- **AVAILABLE DATA**:
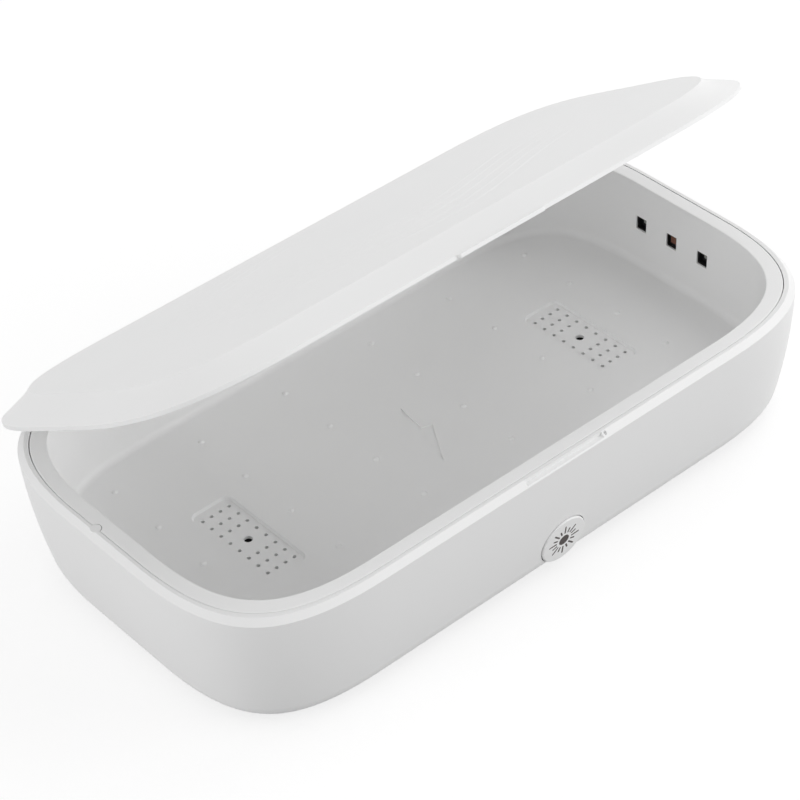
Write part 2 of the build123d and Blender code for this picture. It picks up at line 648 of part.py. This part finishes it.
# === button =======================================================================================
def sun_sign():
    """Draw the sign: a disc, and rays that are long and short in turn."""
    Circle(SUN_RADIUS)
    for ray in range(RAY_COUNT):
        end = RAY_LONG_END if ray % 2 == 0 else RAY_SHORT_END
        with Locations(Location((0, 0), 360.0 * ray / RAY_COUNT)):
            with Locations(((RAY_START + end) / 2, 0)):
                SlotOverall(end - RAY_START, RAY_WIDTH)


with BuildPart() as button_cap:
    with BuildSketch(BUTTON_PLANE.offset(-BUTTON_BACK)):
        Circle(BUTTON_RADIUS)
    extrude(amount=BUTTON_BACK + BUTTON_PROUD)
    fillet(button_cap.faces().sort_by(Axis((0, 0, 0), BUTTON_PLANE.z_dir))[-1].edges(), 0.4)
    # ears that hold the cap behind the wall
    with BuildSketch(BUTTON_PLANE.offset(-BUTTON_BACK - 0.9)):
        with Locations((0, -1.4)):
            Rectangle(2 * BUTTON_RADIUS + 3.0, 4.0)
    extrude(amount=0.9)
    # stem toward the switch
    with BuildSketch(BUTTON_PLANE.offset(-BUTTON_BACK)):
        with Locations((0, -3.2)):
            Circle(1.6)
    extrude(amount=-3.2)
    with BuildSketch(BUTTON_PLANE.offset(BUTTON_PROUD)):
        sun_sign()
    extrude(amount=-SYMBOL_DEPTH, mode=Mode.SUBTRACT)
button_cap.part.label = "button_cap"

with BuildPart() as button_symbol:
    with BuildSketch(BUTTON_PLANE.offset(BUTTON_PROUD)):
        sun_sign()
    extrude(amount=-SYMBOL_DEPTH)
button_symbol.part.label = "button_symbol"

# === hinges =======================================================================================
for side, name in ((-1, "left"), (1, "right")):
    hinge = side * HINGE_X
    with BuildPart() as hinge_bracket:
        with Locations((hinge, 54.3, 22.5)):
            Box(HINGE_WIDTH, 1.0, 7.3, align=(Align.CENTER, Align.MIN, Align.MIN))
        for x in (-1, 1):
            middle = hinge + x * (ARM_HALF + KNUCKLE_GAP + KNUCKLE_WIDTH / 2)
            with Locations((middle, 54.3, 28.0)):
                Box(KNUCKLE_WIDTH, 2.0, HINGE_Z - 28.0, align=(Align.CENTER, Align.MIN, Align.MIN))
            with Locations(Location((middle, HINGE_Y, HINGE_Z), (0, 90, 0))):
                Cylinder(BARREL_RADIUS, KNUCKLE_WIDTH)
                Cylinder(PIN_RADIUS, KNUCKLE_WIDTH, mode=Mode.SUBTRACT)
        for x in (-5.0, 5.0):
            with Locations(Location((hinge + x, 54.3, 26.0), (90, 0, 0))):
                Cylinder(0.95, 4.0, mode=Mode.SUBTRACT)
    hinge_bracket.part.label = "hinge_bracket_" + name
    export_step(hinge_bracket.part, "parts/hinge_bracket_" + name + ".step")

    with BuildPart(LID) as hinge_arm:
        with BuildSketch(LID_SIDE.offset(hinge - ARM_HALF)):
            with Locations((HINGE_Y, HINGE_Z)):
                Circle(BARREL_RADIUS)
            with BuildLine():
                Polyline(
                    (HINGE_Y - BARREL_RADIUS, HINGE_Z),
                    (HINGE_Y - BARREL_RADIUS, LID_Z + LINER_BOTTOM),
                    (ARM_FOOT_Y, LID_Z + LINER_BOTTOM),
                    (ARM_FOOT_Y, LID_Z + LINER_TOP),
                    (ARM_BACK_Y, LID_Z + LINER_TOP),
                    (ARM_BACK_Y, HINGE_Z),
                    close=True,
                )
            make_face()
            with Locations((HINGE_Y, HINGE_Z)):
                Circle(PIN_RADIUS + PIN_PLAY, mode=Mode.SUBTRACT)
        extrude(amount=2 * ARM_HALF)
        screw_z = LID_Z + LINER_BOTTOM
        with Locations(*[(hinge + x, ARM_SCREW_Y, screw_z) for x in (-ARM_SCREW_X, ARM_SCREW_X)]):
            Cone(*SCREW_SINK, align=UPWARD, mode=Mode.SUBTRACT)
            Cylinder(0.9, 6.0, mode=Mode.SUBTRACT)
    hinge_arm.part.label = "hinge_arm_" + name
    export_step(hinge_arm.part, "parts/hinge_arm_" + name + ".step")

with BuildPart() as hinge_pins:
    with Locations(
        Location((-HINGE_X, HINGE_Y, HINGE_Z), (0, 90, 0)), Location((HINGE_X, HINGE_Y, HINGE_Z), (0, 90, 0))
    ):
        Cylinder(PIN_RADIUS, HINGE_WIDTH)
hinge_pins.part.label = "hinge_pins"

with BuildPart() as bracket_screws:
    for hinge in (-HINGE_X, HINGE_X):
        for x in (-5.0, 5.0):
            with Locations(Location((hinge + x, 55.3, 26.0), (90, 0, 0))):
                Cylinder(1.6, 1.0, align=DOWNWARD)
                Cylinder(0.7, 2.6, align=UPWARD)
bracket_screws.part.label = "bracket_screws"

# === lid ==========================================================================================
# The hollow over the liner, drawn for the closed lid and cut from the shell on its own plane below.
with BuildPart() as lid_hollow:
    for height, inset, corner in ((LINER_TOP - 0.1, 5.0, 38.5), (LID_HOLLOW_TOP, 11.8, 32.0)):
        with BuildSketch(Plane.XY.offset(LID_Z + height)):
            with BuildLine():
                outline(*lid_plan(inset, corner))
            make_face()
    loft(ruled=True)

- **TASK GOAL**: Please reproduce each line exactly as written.

- **EXERCISE SOLUTION**:
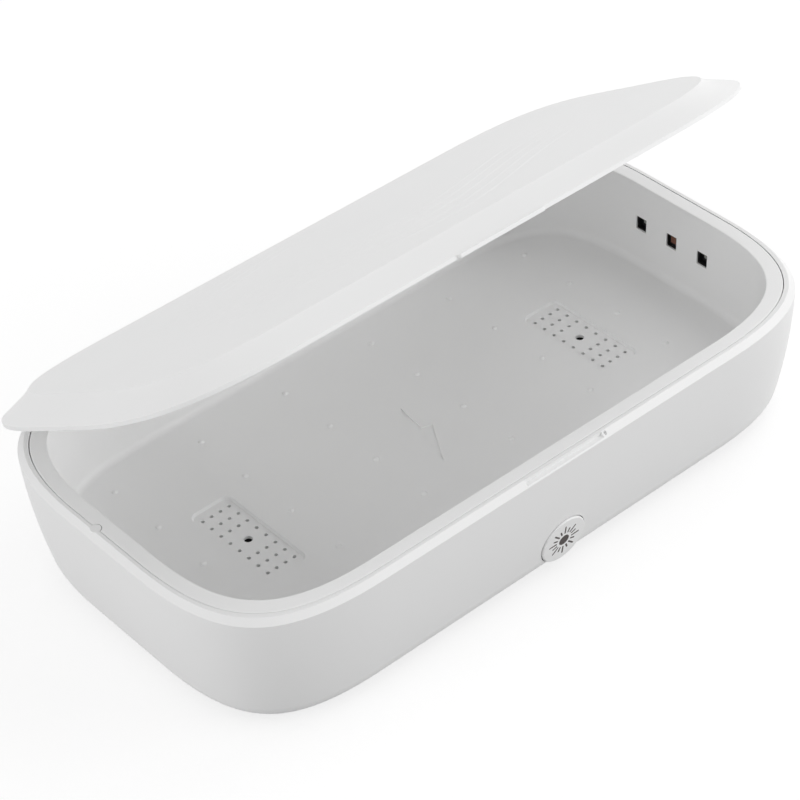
Write part 2 of the build123d and Blender code for this picture. It picks up at line 648 of part.py. This part finishes it.
# === button =======================================================================================
def sun_sign():
    """Draw the sign: a disc, and rays that are long and short in turn."""
    Circle(SUN_RADIUS)
    for ray in range(RAY_COUNT):
        end = RAY_LONG_END if ray % 2 == 0 else RAY_SHORT_END
        with Locations(Location((0, 0), 360.0 * ray / RAY_COUNT)):
            with Locations(((RAY_START + end) / 2, 0)):
                SlotOverall(end - RAY_START, RAY_WIDTH)


with BuildPart() as button_cap:
    with BuildSketch(BUTTON_PLANE.offset(-BUTTON_BACK)):
        Circle(BUTTON_RADIUS)
    extrude(amount=BUTTON_BACK + BUTTON_PROUD)
    fillet(button_cap.faces().sort_by(Axis((0, 0, 0), BUTTON_PLANE.z_dir))[-1].edges(), 0.4)
    # ears that hold the cap behind the wall
    with BuildSketch(BUTTON_PLANE.offset(-BUTTON_BACK - 0.9)):
        with Locations((0, -1.4)):
            Rectangle(2 * BUTTON_RADIUS + 3.0, 4.0)
    extrude(amount=0.9)
    # stem toward the switch
    with BuildSketch(BUTTON_PLANE.offset(-BUTTON_BACK)):
        with Locations((0, -3.2)):
            Circle(1.6)
    extrude(amount=-3.2)
    with BuildSketch(BUTTON_PLANE.offset(BUTTON_PROUD)):
        sun_sign()
    extrude(amount=-SYMBOL_DEPTH, mode=Mode.SUBTRACT)
button_cap.part.label = "button_cap"

with BuildPart() as button_symbol:
    with BuildSketch(BUTTON_PLANE.offset(BUTTON_PROUD)):
        sun_sign()
    extrude(amount=-SYMBOL_DEPTH)
button_symbol.part.label = "button_symbol"

# === hinges =======================================================================================
for side, name in ((-1, "left"), (1, "right")):
    hinge = side * HINGE_X
    with BuildPart() as hinge_bracket:
        with Locations((hinge, 54.3, 22.5)):
            Box(HINGE_WIDTH, 1.0, 7.3, align=(Align.CENTER, Align.MIN, Align.MIN))
        for x in (-1, 1):
            middle = hinge + x * (ARM_HALF + KNUCKLE_GAP + KNUCKLE_WIDTH / 2)
            with Locations((middle, 54.3, 28.0)):
                Box(KNUCKLE_WIDTH, 2.0, HINGE_Z - 28.0, align=(Align.CENTER, Align.MIN, Align.MIN))
            with Locations(Location((middle, HINGE_Y, HINGE_Z), (0, 90, 0))):
                Cylinder(BARREL_RADIUS, KNUCKLE_WIDTH)
                Cylinder(PIN_RADIUS, KNUCKLE_WIDTH, mode=Mode.SUBTRACT)
        for x in (-5.0, 5.0):
            with Locations(Location((hinge + x, 54.3, 26.0), (90, 0, 0))):
                Cylinder(0.95, 4.0, mode=Mode.SUBTRACT)
    hinge_bracket.part.label = "hinge_bracket_" + name
    export_step(hinge_bracket.part, "parts/hinge_bracket_" + name + ".step")

    with BuildPart(LID) as hinge_arm:
        with BuildSketch(LID_SIDE.offset(hinge - ARM_HALF)):
            with Locations((HINGE_Y, HINGE_Z)):
                Circle(BARREL_RADIUS)
            with BuildLine():
                Polyline(
                    (HINGE_Y - BARREL_RADIUS, HINGE_Z),
                    (HINGE_Y - BARREL_RADIUS, LID_Z + LINER_BOTTOM),
                    (ARM_FOOT_Y, LID_Z + LINER_BOTTOM),
                    (ARM_FOOT_Y, LID_Z + LINER_TOP),
                    (ARM_BACK_Y, LID_Z + LINER_TOP),
                    (ARM_BACK_Y, HINGE_Z),
                    close=True,
                )
            make_face()
            with Locations((HINGE_Y, HINGE_Z)):
                Circle(PIN_RADIUS + PIN_PLAY, mode=Mode.SUBTRACT)
        extrude(amount=2 * ARM_HALF)
        screw_z = LID_Z + LINER_BOTTOM
        with Locations(*[(hinge + x, ARM_SCREW_Y, screw_z) for x in (-ARM_SCREW_X, ARM_SCREW_X)]):
            Cone(*SCREW_SINK, align=UPWARD, mode=Mode.SUBTRACT)
            Cylinder(0.9, 6.0, mode=Mode.SUBTRACT)
    hinge_arm.part.label = "hinge_arm_" + name
    export_step(hinge_arm.part, "parts/hinge_arm_" + name + ".step")

with BuildPart() as hinge_pins:
    with Locations(
        Location((-HINGE_X, HINGE_Y, HINGE_Z), (0, 90, 0)), Location((HINGE_X, HINGE_Y, HINGE_Z), (0, 90, 0))
    ):
        Cylinder(PIN_RADIUS, HINGE_WIDTH)
hinge_pins.part.label = "hinge_pins"

with BuildPart() as bracket_screws:
    for hinge in (-HINGE_X, HINGE_X):
        for x in (-5.0, 5.0):
            with Locations(Location((hinge + x, 55.3, 26.0), (90, 0, 0))):
                Cylinder(1.6, 1.0, align=DOWNWARD)
                Cylinder(0.7, 2.6, align=UPWARD)
bracket_screws.part.label = "bracket_screws"

# === lid ==========================================================================================
# The hollow over the liner, drawn for the closed lid and cut from the shell on its own plane below.
with BuildPart() as lid_hollow:
    for height, inset, corner in ((LINER_TOP - 0.1, 5.0, 38.5), (LID_HOLLOW_TOP, 11.8, 32.0)):
        with BuildSketch(Plane.XY.offset(LID_Z + height)):
            with BuildLine():
                outline(*lid_plan(inset, corner))
            make_face()
    loft(ruled=True)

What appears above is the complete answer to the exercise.